Too, I palpably shared the stage with memories of my sister-in-law (and colleague), Lori, who attended every Giving Voice and came on stage one year to sing with the students. Three years ago, Chris Wick joined in the singing of "I Have a Song" (a Giving Voice greatest hit) and added when he stepped to the mic these lyrics: "I have a song. It's an Ohio song. It's an Arizona song. I'll sing it all day long. I have a song. It's a cousin song. It's a brother song. I'll sing it all day long". When I saw Lori in her office the next day, she as always raved about the evening and said how much she loved Chris' words, which perfectly captured what the evening is about and why the Wick Center was created.

The next year, Lori was dead, killed at thirty eight by a blood clot. Months after she died David came to Maplewood and led a staff and student workshop where we got to remember Lori, write about and speak to her, and cry together. Then at Giving Voice, we were able to mourn and memorialize her by reading a sequence of letters to her. It's hard to express an adequate gratitude for that.

I am grateful to the Wick Center in ways that can never be quantified. When I was an aimless and probably self-absorbed college student, Maggie listened to my woes in her office. She also taught me how to write and how to teach. Above all, she taught me that you can build a life out of a passion for words. And she introduced me to David, a friend I can't imagine not being an intimate part of my adult life. There are quantifiables, though, too. Twelve of my students have won Wick scholarships totalling somewhere around $86,000.00. That's a lot of money -- and better yet a lot of opportunity.

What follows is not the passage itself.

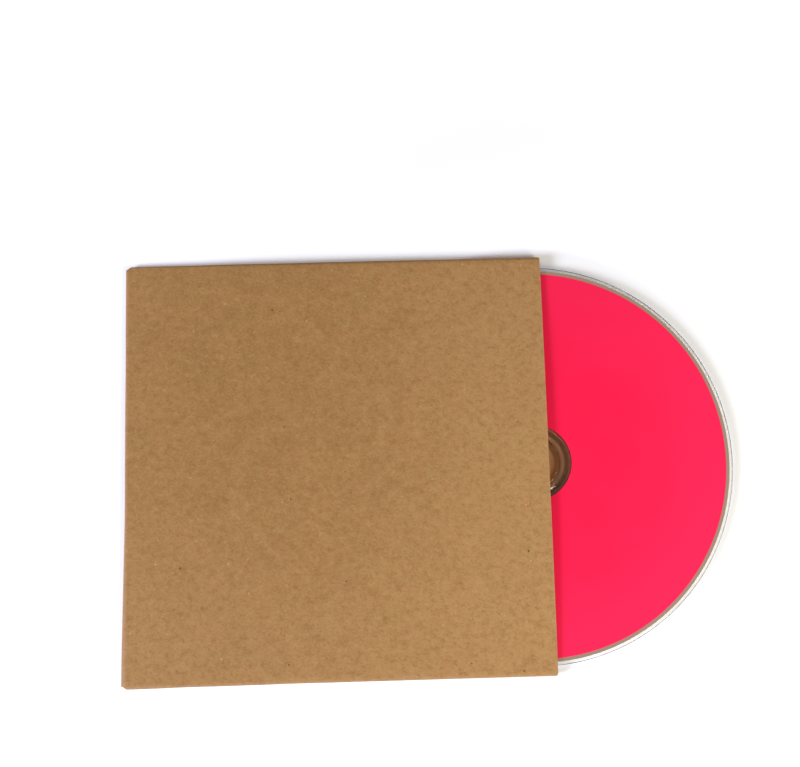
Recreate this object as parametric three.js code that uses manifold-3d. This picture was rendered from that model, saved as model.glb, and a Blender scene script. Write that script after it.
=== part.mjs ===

The thing is, without Wick, my students would still be writing poems and sharing work; but we wouldn't have the larger community we now exist in, and we wouldn't have a venue for our work. We wouldn't have Giving Voice -- the stage, the ritual, the music and the song. It's one thing to write; it's another to be heard, to be listened to. It was one thing to grieve together over Lori's death and to miss her; it was something else to mourn her publicly in a formal setting to an audience of 600 people, some of whom cried in response, all of whom stood and applauded after. It feels paltry to say "thank you", but in the humblest and most sincere manner I say, Thank you. There's not much of my adult life I can imagine without the influence and support of the Wick Center. Thank you.